> **The problem**
Extract each record and reproduce it exactly.

> **Supplied material**
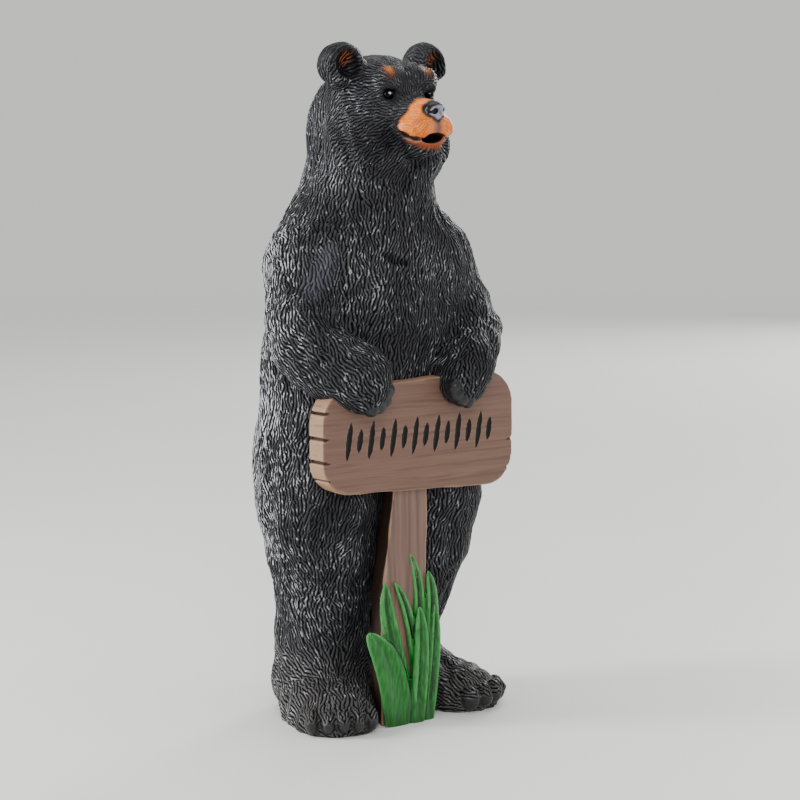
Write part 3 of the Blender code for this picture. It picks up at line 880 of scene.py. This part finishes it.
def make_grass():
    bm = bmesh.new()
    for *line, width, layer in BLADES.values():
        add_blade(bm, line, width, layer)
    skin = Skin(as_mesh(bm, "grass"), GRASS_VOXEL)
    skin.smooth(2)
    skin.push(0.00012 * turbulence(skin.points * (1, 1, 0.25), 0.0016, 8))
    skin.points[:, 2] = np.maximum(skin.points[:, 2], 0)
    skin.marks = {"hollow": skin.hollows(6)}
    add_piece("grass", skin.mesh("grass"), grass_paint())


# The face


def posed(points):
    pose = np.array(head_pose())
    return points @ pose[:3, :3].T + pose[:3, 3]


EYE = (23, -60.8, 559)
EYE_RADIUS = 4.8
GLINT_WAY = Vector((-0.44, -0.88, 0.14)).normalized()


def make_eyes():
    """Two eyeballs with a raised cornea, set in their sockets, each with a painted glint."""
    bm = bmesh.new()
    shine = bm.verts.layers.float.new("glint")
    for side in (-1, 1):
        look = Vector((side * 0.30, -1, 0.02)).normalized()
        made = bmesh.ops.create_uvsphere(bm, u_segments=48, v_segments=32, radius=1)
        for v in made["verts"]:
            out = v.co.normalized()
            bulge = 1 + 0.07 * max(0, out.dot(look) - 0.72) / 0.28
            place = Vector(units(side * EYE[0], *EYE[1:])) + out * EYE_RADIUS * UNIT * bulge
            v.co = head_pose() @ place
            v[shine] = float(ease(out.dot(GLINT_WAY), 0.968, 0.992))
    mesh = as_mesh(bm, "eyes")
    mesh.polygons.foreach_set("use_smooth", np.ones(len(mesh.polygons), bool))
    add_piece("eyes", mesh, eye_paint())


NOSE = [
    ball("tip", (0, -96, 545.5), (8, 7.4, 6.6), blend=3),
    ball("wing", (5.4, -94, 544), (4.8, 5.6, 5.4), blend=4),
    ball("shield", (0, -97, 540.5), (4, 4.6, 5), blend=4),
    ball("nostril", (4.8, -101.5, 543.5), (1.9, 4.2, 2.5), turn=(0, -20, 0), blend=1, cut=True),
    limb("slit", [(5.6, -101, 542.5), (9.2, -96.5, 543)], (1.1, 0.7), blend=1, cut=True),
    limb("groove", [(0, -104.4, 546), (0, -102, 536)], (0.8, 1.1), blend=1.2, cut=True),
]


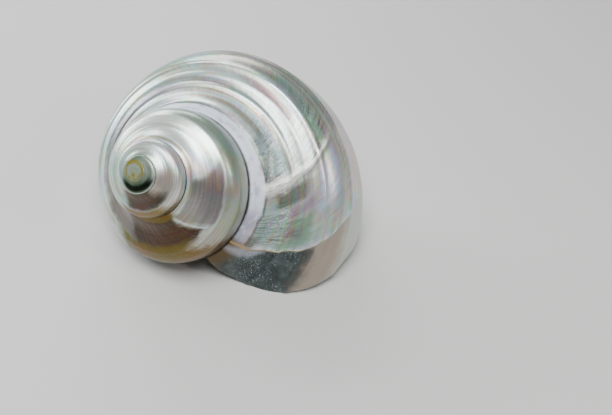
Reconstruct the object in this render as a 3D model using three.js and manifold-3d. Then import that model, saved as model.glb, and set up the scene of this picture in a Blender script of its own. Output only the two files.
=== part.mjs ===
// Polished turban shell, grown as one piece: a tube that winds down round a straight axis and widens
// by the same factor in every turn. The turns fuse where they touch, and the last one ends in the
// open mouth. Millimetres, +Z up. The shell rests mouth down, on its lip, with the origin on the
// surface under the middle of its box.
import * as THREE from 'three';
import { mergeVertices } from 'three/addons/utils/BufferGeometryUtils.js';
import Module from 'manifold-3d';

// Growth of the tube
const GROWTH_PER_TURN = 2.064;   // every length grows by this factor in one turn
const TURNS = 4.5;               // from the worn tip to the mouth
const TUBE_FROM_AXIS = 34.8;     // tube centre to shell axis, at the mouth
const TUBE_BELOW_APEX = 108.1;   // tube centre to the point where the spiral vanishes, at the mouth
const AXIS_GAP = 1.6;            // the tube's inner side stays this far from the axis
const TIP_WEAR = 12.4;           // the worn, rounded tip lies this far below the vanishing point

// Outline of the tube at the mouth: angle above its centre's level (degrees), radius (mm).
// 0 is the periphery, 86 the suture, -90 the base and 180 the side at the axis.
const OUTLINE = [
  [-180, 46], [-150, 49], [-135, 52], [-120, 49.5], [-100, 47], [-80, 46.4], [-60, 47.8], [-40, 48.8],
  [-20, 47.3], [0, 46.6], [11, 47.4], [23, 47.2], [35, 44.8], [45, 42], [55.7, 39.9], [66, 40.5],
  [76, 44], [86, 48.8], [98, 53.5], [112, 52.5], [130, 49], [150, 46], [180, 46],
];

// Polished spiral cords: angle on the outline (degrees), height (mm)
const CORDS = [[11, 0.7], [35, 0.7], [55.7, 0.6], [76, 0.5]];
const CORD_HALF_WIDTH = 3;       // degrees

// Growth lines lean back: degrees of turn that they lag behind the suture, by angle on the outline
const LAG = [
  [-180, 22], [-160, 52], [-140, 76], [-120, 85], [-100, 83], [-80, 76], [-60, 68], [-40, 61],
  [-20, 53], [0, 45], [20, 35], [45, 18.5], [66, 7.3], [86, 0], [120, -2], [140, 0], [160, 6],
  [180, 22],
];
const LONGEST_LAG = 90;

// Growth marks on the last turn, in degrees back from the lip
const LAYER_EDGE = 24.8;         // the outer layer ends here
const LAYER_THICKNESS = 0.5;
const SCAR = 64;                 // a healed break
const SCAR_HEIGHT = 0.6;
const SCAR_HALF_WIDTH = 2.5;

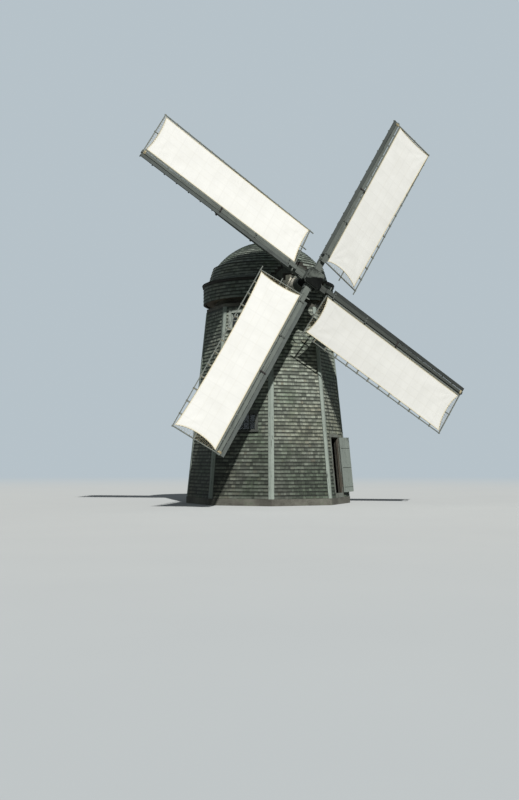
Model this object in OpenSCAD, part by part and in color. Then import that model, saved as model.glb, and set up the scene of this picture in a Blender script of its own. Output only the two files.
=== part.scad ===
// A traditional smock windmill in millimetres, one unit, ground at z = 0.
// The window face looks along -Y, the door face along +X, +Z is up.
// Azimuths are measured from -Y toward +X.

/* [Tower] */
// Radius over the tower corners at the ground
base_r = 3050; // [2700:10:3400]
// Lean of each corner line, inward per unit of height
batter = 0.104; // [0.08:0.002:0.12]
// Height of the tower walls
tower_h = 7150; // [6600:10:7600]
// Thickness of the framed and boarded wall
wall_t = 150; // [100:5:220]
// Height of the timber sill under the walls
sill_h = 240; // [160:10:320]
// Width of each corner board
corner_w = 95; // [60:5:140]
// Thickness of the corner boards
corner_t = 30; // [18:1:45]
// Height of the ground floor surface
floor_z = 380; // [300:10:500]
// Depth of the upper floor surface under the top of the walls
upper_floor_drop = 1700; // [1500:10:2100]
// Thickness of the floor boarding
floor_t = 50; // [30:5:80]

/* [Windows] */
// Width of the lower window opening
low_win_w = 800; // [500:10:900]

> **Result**
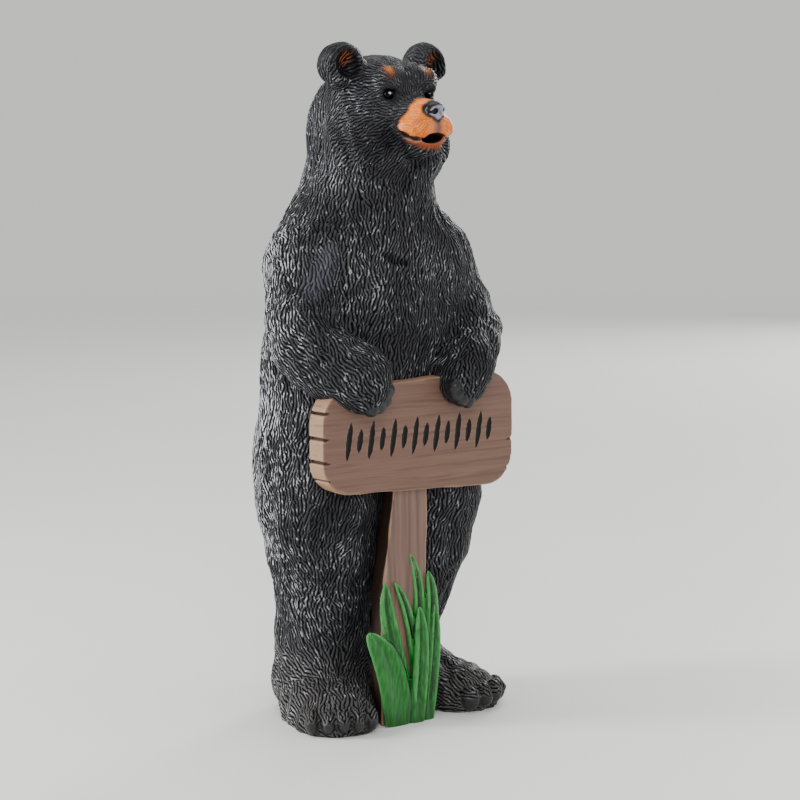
Write part 3 of the Blender code for this picture. It picks up at line 880 of scene.py. This part finishes it.
def make_grass():
    bm = bmesh.new()
    for *line, width, layer in BLADES.values():
        add_blade(bm, line, width, layer)
    skin = Skin(as_mesh(bm, "grass"), GRASS_VOXEL)
    skin.smooth(2)
    skin.push(0.00012 * turbulence(skin.points * (1, 1, 0.25), 0.0016, 8))
    skin.points[:, 2] = np.maximum(skin.points[:, 2], 0)
    skin.marks = {"hollow": skin.hollows(6)}
    add_piece("grass", skin.mesh("grass"), grass_paint())


# The face


def posed(points):
    pose = np.array(head_pose())
    return points @ pose[:3, :3].T + pose[:3, 3]


EYE = (23, -60.8, 559)
EYE_RADIUS = 4.8
GLINT_WAY = Vector((-0.44, -0.88, 0.14)).normalized()


def make_eyes():
    """Two eyeballs with a raised cornea, set in their sockets, each with a painted glint."""
    bm = bmesh.new()
    shine = bm.verts.layers.float.new("glint")
    for side in (-1, 1):
        look = Vector((side * 0.30, -1, 0.02)).normalized()
        made = bmesh.ops.create_uvsphere(bm, u_segments=48, v_segments=32, radius=1)
        for v in made["verts"]:
            out = v.co.normalized()
            bulge = 1 + 0.07 * max(0, out.dot(look) - 0.72) / 0.28
            place = Vector(units(side * EYE[0], *EYE[1:])) + out * EYE_RADIUS * UNIT * bulge
            v.co = head_pose() @ place
            v[shine] = float(ease(out.dot(GLINT_WAY), 0.968, 0.992))
    mesh = as_mesh(bm, "eyes")
    mesh.polygons.foreach_set("use_smooth", np.ones(len(mesh.polygons), bool))
    add_piece("eyes", mesh, eye_paint())


NOSE = [
    ball("tip", (0, -96, 545.5), (8, 7.4, 6.6), blend=3),
    ball("wing", (5.4, -94, 544), (4.8, 5.6, 5.4), blend=4),
    ball("shield", (0, -97, 540.5), (4, 4.6, 5), blend=4),
    ball("nostril", (4.8, -101.5, 543.5), (1.9, 4.2, 2.5), turn=(0, -20, 0), blend=1, cut=True),
    limb("slit", [(5.6, -101, 542.5), (9.2, -96.5, 543)], (1.1, 0.7), blend=1, cut=True),
    limb("groove", [(0, -104.4, 546), (0, -102, 536)], (0.8, 1.1), blend=1.2, cut=True),
]


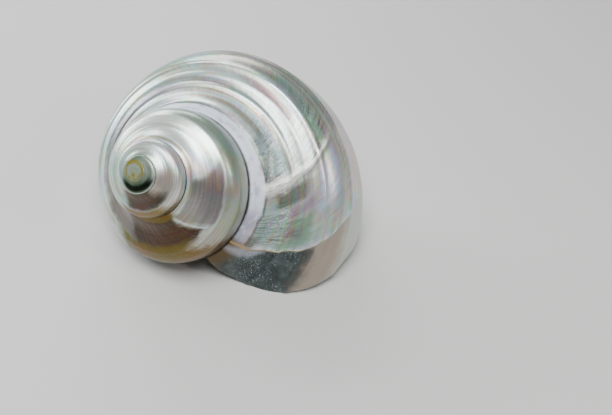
Reconstruct the object in this render as a 3D model using three.js and manifold-3d. Then import that model, saved as model.glb, and set up the scene of this picture in a Blender script of its own. Output only the two files.
=== part.mjs ===
// Polished turban shell, grown as one piece: a tube that winds down round a straight axis and widens
// by the same factor in every turn. The turns fuse where they touch, and the last one ends in the
// open mouth. Millimetres, +Z up. The shell rests mouth down, on its lip, with the origin on the
// surface under the middle of its box.
import * as THREE from 'three';
import { mergeVertices } from 'three/addons/utils/BufferGeometryUtils.js';
import Module from 'manifold-3d';

// Growth of the tube
const GROWTH_PER_TURN = 2.064;   // every length grows by this factor in one turn
const TURNS = 4.5;               // from the worn tip to the mouth
const TUBE_FROM_AXIS = 34.8;     // tube centre to shell axis, at the mouth
const TUBE_BELOW_APEX = 108.1;   // tube centre to the point where the spiral vanishes, at the mouth
const AXIS_GAP = 1.6;            // the tube's inner side stays this far from the axis
const TIP_WEAR = 12.4;           // the worn, rounded tip lies this far below the vanishing point

// Outline of the tube at the mouth: angle above its centre's level (degrees), radius (mm).
// 0 is the periphery, 86 the suture, -90 the base and 180 the side at the axis.
const OUTLINE = [
  [-180, 46], [-150, 49], [-135, 52], [-120, 49.5], [-100, 47], [-80, 46.4], [-60, 47.8], [-40, 48.8],
  [-20, 47.3], [0, 46.6], [11, 47.4], [23, 47.2], [35, 44.8], [45, 42], [55.7, 39.9], [66, 40.5],
  [76, 44], [86, 48.8], [98, 53.5], [112, 52.5], [130, 49], [150, 46], [180, 46],
];

// Polished spiral cords: angle on the outline (degrees), height (mm)
const CORDS = [[11, 0.7], [35, 0.7], [55.7, 0.6], [76, 0.5]];
const CORD_HALF_WIDTH = 3;       // degrees

// Growth lines lean back: degrees of turn that they lag behind the suture, by angle on the outline
const LAG = [
  [-180, 22], [-160, 52], [-140, 76], [-120, 85], [-100, 83], [-80, 76], [-60, 68], [-40, 61],
  [-20, 53], [0, 45], [20, 35], [45, 18.5], [66, 7.3], [86, 0], [120, -2], [140, 0], [160, 6],
  [180, 22],
];
const LONGEST_LAG = 90;

// Growth marks on the last turn, in degrees back from the lip
const LAYER_EDGE = 24.8;         // the outer layer ends here
const LAYER_THICKNESS = 0.5;
const SCAR = 64;                 // a healed break
const SCAR_HEIGHT = 0.6;
const SCAR_HALF_WIDTH = 2.5;

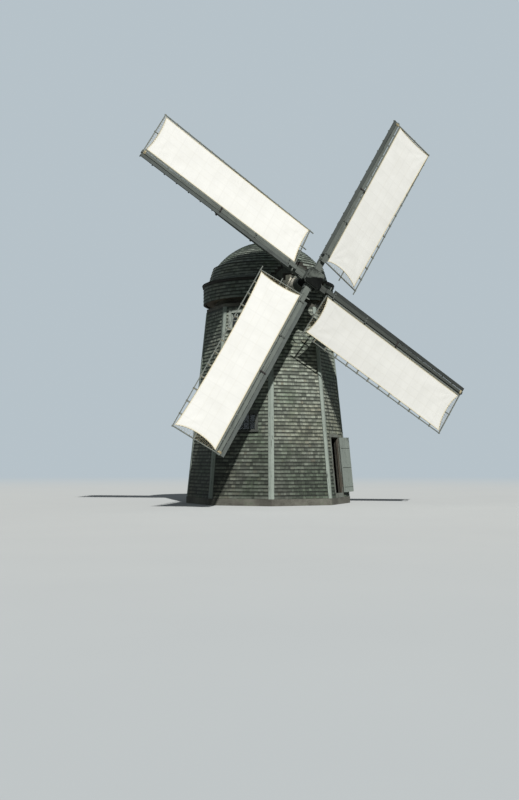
Model this object in OpenSCAD, part by part and in color. Then import that model, saved as model.glb, and set up the scene of this picture in a Blender script of its own. Output only the two files.
=== part.scad ===
// A traditional smock windmill in millimetres, one unit, ground at z = 0.
// The window face looks along -Y, the door face along +X, +Z is up.
// Azimuths are measured from -Y toward +X.

/* [Tower] */
// Radius over the tower corners at the ground
base_r = 3050; // [2700:10:3400]
// Lean of each corner line, inward per unit of height
batter = 0.104; // [0.08:0.002:0.12]
// Height of the tower walls
tower_h = 7150; // [6600:10:7600]
// Thickness of the framed and boarded wall
wall_t = 150; // [100:5:220]
// Height of the timber sill under the walls
sill_h = 240; // [160:10:320]
// Width of each corner board
corner_w = 95; // [60:5:140]
// Thickness of the corner boards
corner_t = 30; // [18:1:45]
// Height of the ground floor surface
floor_z = 380; // [300:10:500]
// Depth of the upper floor surface under the top of the walls
upper_floor_drop = 1700; // [1500:10:2100]
// Thickness of the floor boarding
floor_t = 50; // [30:5:80]

/* [Windows] */
// Width of the lower window opening
low_win_w = 800; // [500:10:900]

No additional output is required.